Hace unos días liberaron la segunda temporada de Stranger Things y un día después, quizás horas, ya había sitios que explicaban el verdadero final, las referencias en diálogos, posters, música, etcétera. La construcción de Stranger Things parte de una nostalgia ochentera, abunda la música de sintetizador y los peinados voluminosos, además del terror de aquel entonces, el cual no era simulado por computadoras, pero trabajado durante horas por artesanos que inventaban rostros tallados en cera, fórmulas de sangre, vísceras de dulce. Hay cierto encanto en la sangre falsa del pasado: parece más real que cualquier efecto computarizado, más sucia. En fin, tratando de evitar, precisamente, la voracidad de los medios, me animé a hacer mi pequeño maratón de Stranger Things. Me gusta su universo mezclado: poderes psíquicos, el otro lado, dungeons & dragons y ese pequeño tufo de amistad que tienen los chamaquillos muy parecido a Freaks & Geeks (a la cual, insisto, le robaron mucho).
El primer capítulo de Stranger Things me recordó, a su modo, otro engaño melancólico: San Junípero de Black Mirror. Ambas cosas son tan insoportablemente neón y sintetizadas, que se vuelve un insulto no ceder al encanto. ¿Debería uno resistirse? ¿Debería uno observar con ojo crítico, quizás con cinismo, estos escenarios atiborrados de pop-corn y atari? Los ochenta son un nuevo escenario para cuentos de hadas muy sencillos: el amor, la amistad, la nobleza, vencer al villano, la derrota del engaño y de los monstruos, el inicio de la época de oro de los súper héroes y la violencia podía ser ignorada gracias a las arcadias. Finalmente, un dios bondadoso te sonríe cuando pone en el radio tu canción preferida, mientras vas en el auto, el capote abierto y manejas hacia el sol.

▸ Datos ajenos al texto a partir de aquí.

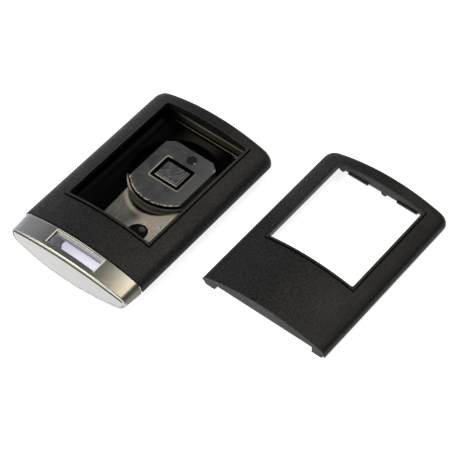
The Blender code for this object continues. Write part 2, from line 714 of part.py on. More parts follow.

Personalmente no lo veo mal, siempre y cuando uno se regodee del gusto en el exceso y la obviedad.
Pero es muy difícil describir los ochenta sin reírse. Hablar de una muchacha, su saco de hombreras verde limón y su copete inflado, parecen construidos para la risotada fácil. Quizás por eso la mejor escritura de época evita escarbar en los detalles de la época en sí: ropas, colores, gestos. La supervivencia de una historia depende de tachar la mayoría de los detalles explícitos, de moda, que la encadenan a las ridiculeces de la época. Quizás la intuición del escritor valiente lo obliga a buscar las relaciones y la naturaleza humana, en vez de aferrarse a los cuadros y las estatuas (bien podría inventar la mayoría, como Proust).
Hay que confiar que la humanidad es la humanidad y sus actos universales (aunque, paradójicamente, la vida de la humanidad es muy breve en el universo. Quizás lo que el escritor busca como una naturaleza humana universal sólo es un espejismo, o un holograma de Star Wars). Quizás por eso el exceso de extras con el copete alto y la ropa pasada de moda, son la imagen necesaria para deshacerse primeramente de la risa fácil que presenta el escenario. Otro beneficio curioso de sumergirse en los ochenta, es aprovecharse de ciertas faltas de la época que dificultan a los escritores tantas cosas hoy en día, como los celulares y el Facebook. En Stranger Things es gracioso, por ejemplo, cuando la chica utiliza una grabadora de casetes portátiles para grabar a un personaje. Hoy en día sólo hay que pedirle a Siri que grabe la confesión terrible del malo.
Quizás lo mejor es inventar un universo simulado como el de Ready Player One y abusar de las marcas y los nombres. Sin empacho, sin mesura alguna, un recital del pasado que enumera robots, naves espaciales, máquinas del tiempo y villanos naturales. Desborda la nostalgia y el lector, entre más involucrado, igual se sentirá confundido, quizás deslumbrado, y me atrevería a decir que no sabe si quiere o necesita ese universo lleno de juguetes que nunca fueron suyos, fragmentos de juguetes que alguna vez tuvo y olvidó, descuidó en alguna banca o dejó caer por las coladeras. La novela de Ernest Cline no excluye nada, pues vivimos el futuro y el futuro sólo es una acumulación de la historia, y lo que más quisimos de ella. La imaginación juega con la poderosa necesidad de tener todos esos caprichosos luminosos, escandalosos, a nuestra disposición en todo momento y lugar. Leer la novela de Ernest Cline es tener el varo para comprar todo lo que salía en los comerciales. Vaya, hasta para las fiebres de compras nos sirve la imaginación. Que no se enteren los black fridays o las ventas nocturnas.